What’s a urinary tract infection (UTI)?
“A urinary tract infection is going to be when there is bacteria that’s not normally found in the urinary tract. So, those common ones are going to be Escherichia coli (E. coli), klebsiella, proteus, and enterococcus. Those are the big four types of bacteria that we see sneak into your bladder and throw off your normal levels of ‘good’ bacteria to cause urinary tract infections. You can have a urinary tract infection in just the urethra, but it typically goes together with the urethra and bladder as one unit, when you have a urinary tract infection. Bacteria can also infect your kidneys, but we typically associate UTIs with the bladder and lower half urethra,” she says.
What are the symptoms?
For a typically healthy individual, “some of the first ones are urgency and frequency to go into the restroom. You’ll likely feel lower abdominal pressure and heaviness, as well as irritation to the urethra. It could be a burning, stingy, or an irritated feeling as you’re urinating,” she says. Other common indications are if your urine smells foul or if it looks cloudy. “You can have a fever, belly pain, and a headache, but those are going to be some of those outlier symptoms. Fever typically doesn’t happen unless you have a kidney infection,” she says.
What’s the bladder’s function and role?
“You can think of the bladder as a reservoir and it’s a reservoir that holds urine, which are waste products, that your kidney has filtered out of your body. The bladder capacity on average is going to be anywhere between 350 and 450 milliliters, so it actually holds quite a bit. We typically don’t have full bladder capacity until the age of six. Once you have full bladder capacity, you get the awareness of that connection between your bladder filling. It sends signals to your brain — in a special center called the micturition center of your brain — that your bladder starts to fill up and hit a threshold, whether that’s 300 ml or 50 ml,” says Fosnight.
Who’s at more risk of developing a UTI?
“Just because you’re sexually active, doesn’t mean you’ll necessarily get more UTIs, but it’s definitely one way that bacteria tends to get into the urethra. Other ways you can be more prone to them is if you disrupt the flora of your vagina by using soap and body wash. Also, UTIs can happen to those who don’t empty their bladder completely or if you tend to hold in your pee,” she says. Sometimes UTIs can be a product of your lifestyle choices: “Swimmers who don’t dry off the genital area quickly enough and stay in their swimsuit for long periods of time can introduce bacteria. Hot tub usage where bacteria can thrive can definitely cause UTIs as well,” she says.
How do you treat it — and what happens if you don’t?
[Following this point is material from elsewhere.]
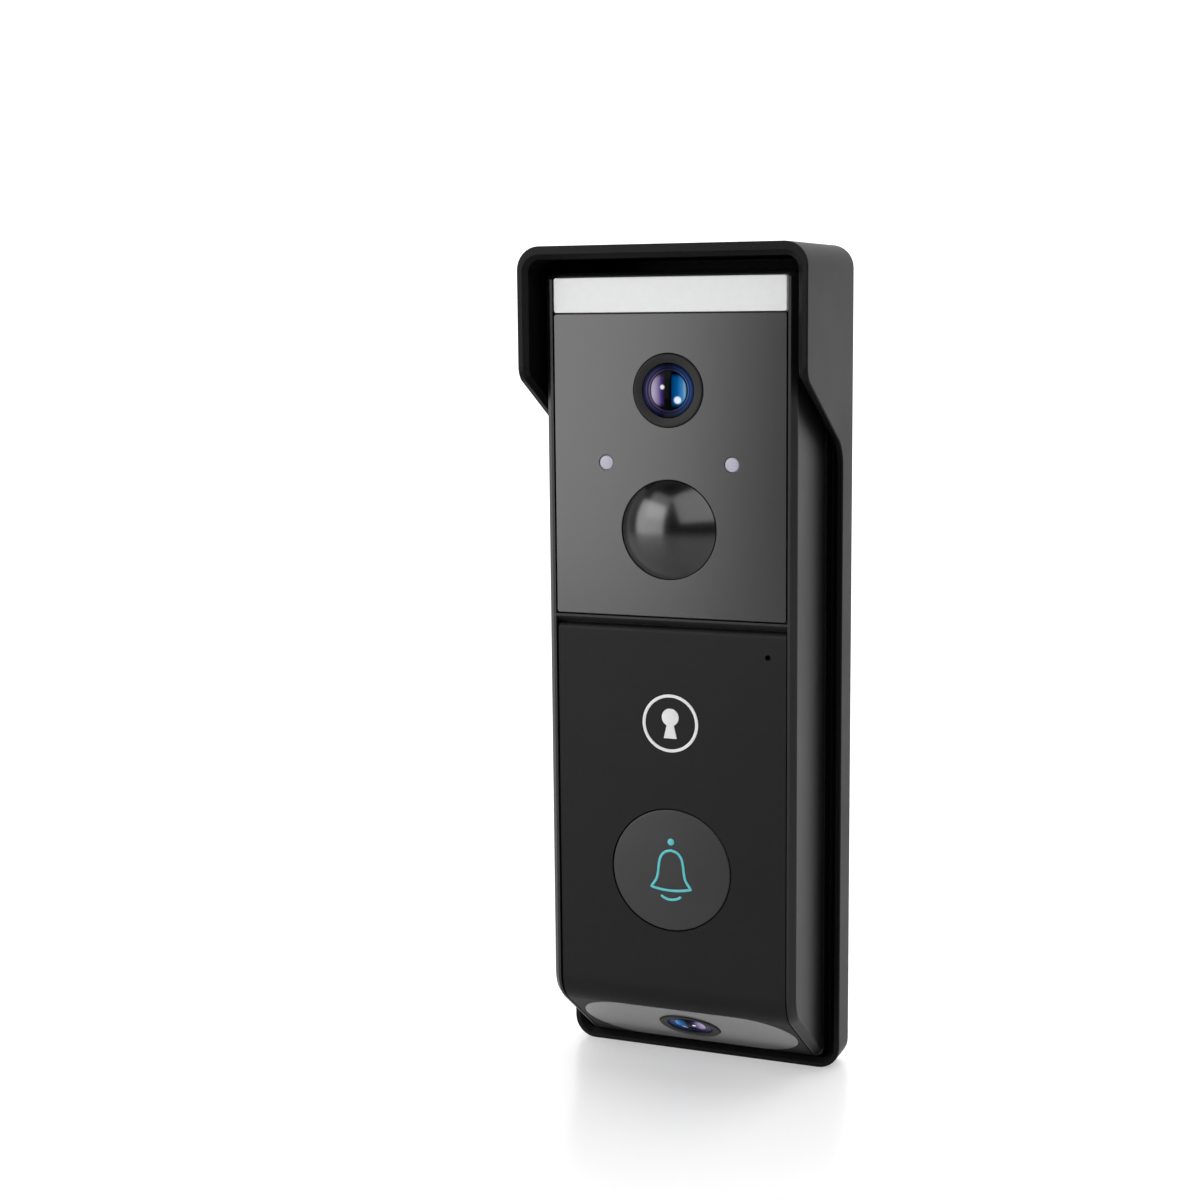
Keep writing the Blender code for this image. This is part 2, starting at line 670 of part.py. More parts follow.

Luckily, UTIs are pretty straightforward to treat, but first requires a doctor’s official diagnosis through a urine sample. The typical course of action is a round of antibiotics, which is dependent on the type of bacteria found. “If the infection becomes more kidney-focused or systemic infection, then we have to do either an intramuscular type of injection of antibiotics or through an IV. So if you don’t get it treated or you’re just kind of putting off, that can lead to complications if you get a blood infection that causes much more harm to your body than just the local to your bladder. It can also cause scarring to your kidneys and make it more difficult for your kidneys to function,” she says.
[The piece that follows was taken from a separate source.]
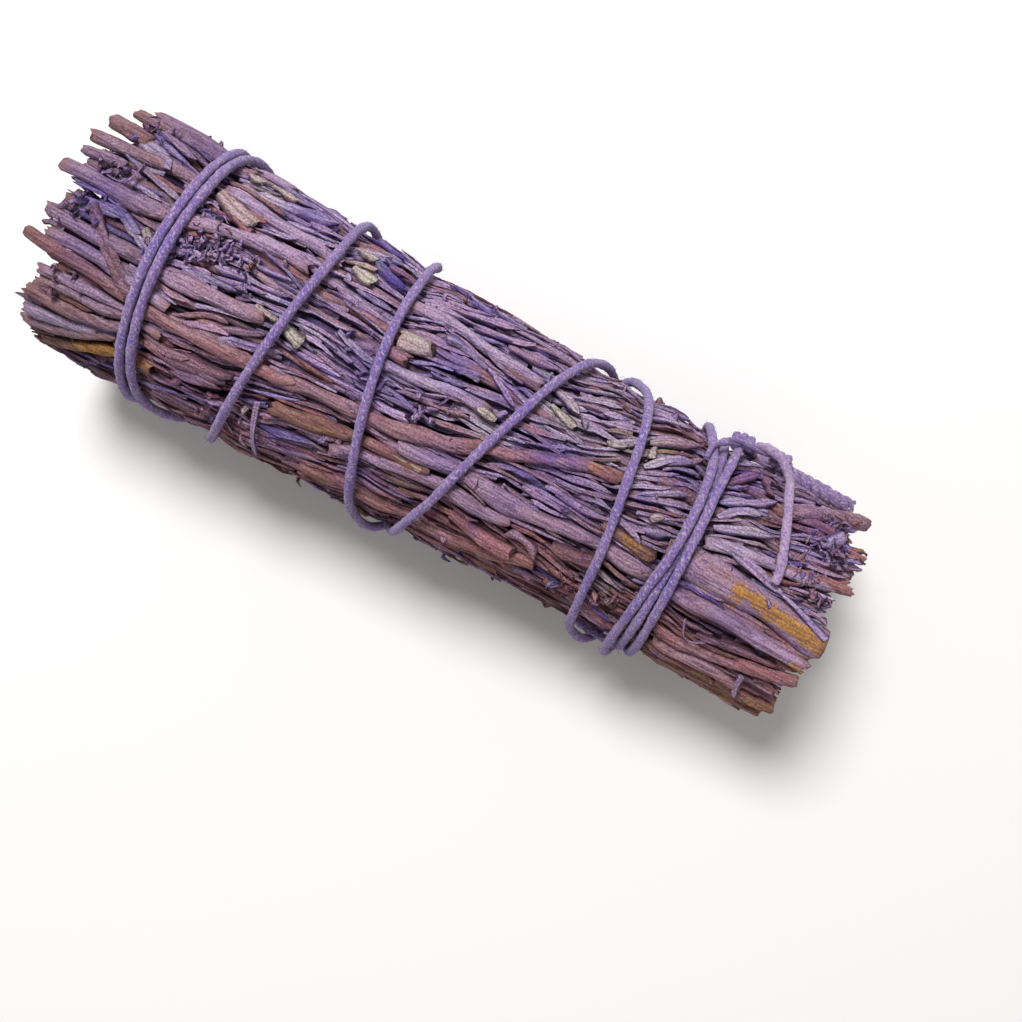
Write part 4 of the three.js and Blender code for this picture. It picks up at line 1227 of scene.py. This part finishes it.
def dyed_bark(colours):
    """Dry woody stem, dyed: fine long ridges, the dye worn off their tops, and raw wood at the cut ends."""
    tree, shader, place = new_material("dyed_sage_bark", 0.78)
    kept = kept_marks(tree, "tone", "bare", "buried", "soaked", "bare_wood", "handled")
    longer = add(tree, "ShaderNodeMapping", {"Vector": place, "Scale": (0.3, 1, 1)})
    longest = add(tree, "ShaderNodeMapping", {"Vector": place, "Scale": (0.07, 1, 1)})
    # Bark ridges 0.3 mm apart, patches of 2.2 mm and grains of 0.24 mm, coarser than real to show
    fibre = add(tree, "ShaderNodeTexNoise", {"Vector": longest, "Scale": 3200.0, "Detail": 3.0})
    patch = add(tree, "ShaderNodeTexNoise", {"Vector": longer, "Scale": 450.0, "Detail": 2.0})
    dust = {"Vector": place, "Scale": 4200.0, "Detail": 2.0, "Roughness": 0.7}
    grain = add(tree, "ShaderNodeTexNoise", dust)
    spread = add(tree, "ShaderNodeMapRange", {"Value": patch, "To Min": -0.16, "To Max": 0.16})
    tone = add(tree, "ShaderNodeMath", {0: kept["tone"], 1: spread}, operation="ADD", use_clamp=True)
    colour = dyed_colour(tree, tone, colours)
    colour = add(tree, "ShaderNodeMix", {0: kept["soaked"], 6: colour, 7: colours.violet}, data_type="RGBA")
    pool = pooled_dye_and_shade(tree, kept, colours)
    # Ochre wood shows in strips between the fibres, then dye dried in their furrows with painted shade there,
    # and tan on their ridges
    strips = add(tree, "ShaderNodeMath", {0: fibre, 1: 0.6, 2: kept["bare_wood"]}, operation="MULTIPLY_ADD")
    for value, low, high, most, dye_there in (
        (strips, 0.72, 0.9, 0.92, colours.ochre),
        (fibre, 0.52, 0.38, 0.5, pool),
        (fibre, 0.54, 0.72, 0.3, colours.tan),
    ):
        shown = {"Value": value, "From Min": low, "From Max": high, "To Max": most}
        shown = add(tree, "ShaderNodeMapRange", shown)
        colour = add(tree, "ShaderNodeMix", {0: shown, 6: colour, 7: dye_there}, data_type="RGBA")
    down = {"Value": grain, "From Min": 0.32, "From Max": 0.68, "To Min": 0.48, "To Max": 1.3}
    colour = downy_and_end_shade(tree, kept, colour, add(tree, "ShaderNodeMapRange", down), 0.78)
    open_grain = add(tree, "ShaderNodeMapRange", {"Value": patch, "From Min": 0.3, "From Max": 0.6})
    raw = add(tree, "ShaderNodeMath", {0: kept["bare"], 1: open_grain}, operation="MULTIPLY")
    colour = add(tree, "ShaderNodeMix", {0: raw, 6: colour, 7: colours.brown}, data_type="RGBA")
    relief = add(tree, "ShaderNodeMath", {0: grain, 1: 0.3, 2: fibre}, operation="MULTIPLY_ADD")
    finish_plant(tree, shader, kept, colours, colour, pool, relief)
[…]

While UTIs are common, how many of them is too many?
Although UTIs are a common occurrence, it shouldn’t be happening too often. The general rule of thumb is “three urinary tract infections in a year,” she says.
How do you prevent UTIs?
Some UTIs are bound to happen, but there are ways to avoid them. The key is “hydration, hydration, hydration and making sure that you have good hygiene. If you have a bowel movement, wipe from front to back and not mix the fecal matter with your urethra. Going to the bathroom after any kind of intercourse or sexual activity is going to be important as well, especially for women. You can drink cranberry juice to help to prevent UTIs,” she says. Though the research isn’t concrete, there is an active ingredient in cranberries that helps prevent bacteria like E. coli from sticking to your bladder.